▶ **Information supplied**
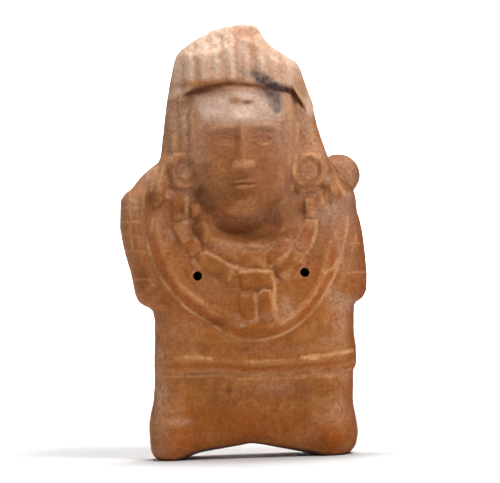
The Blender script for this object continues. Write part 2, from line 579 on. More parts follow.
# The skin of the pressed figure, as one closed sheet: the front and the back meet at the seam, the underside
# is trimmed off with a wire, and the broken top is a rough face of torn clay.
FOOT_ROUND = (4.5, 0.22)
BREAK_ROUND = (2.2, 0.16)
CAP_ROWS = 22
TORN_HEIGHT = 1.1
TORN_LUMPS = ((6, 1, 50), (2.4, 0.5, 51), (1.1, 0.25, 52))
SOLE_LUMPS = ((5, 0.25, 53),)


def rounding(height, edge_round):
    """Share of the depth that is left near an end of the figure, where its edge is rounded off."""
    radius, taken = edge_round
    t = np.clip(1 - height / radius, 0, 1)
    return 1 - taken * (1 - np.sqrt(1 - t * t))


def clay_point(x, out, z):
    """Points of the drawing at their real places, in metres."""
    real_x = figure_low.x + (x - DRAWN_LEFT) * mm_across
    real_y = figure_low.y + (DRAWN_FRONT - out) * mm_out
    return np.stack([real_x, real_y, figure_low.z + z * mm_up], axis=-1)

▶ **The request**
Each line of the material should be echoed exactly.

▶ **Result of this exercise**
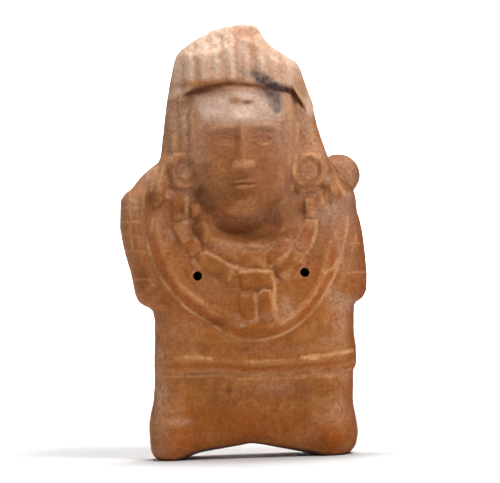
The Blender script for this object continues. Write part 2, from line 579 on. More parts follow.
# The skin of the pressed figure, as one closed sheet: the front and the back meet at the seam, the underside
# is trimmed off with a wire, and the broken top is a rough face of torn clay.
FOOT_ROUND = (4.5, 0.22)
BREAK_ROUND = (2.2, 0.16)
CAP_ROWS = 22
TORN_HEIGHT = 1.1
TORN_LUMPS = ((6, 1, 50), (2.4, 0.5, 51), (1.1, 0.25, 52))
SOLE_LUMPS = ((5, 0.25, 53),)


def rounding(height, edge_round):
    """Share of the depth that is left near an end of the figure, where its edge is rounded off."""
    radius, taken = edge_round
    t = np.clip(1 - height / radius, 0, 1)
    return 1 - taken * (1 - np.sqrt(1 - t * t))


def clay_point(x, out, z):
    """Points of the drawing at their real places, in metres."""
    real_x = figure_low.x + (x - DRAWN_LEFT) * mm_across
    real_y = figure_low.y + (DRAWN_FRONT - out) * mm_out
    return np.stack([real_x, real_y, figure_low.z + z * mm_up], axis=-1)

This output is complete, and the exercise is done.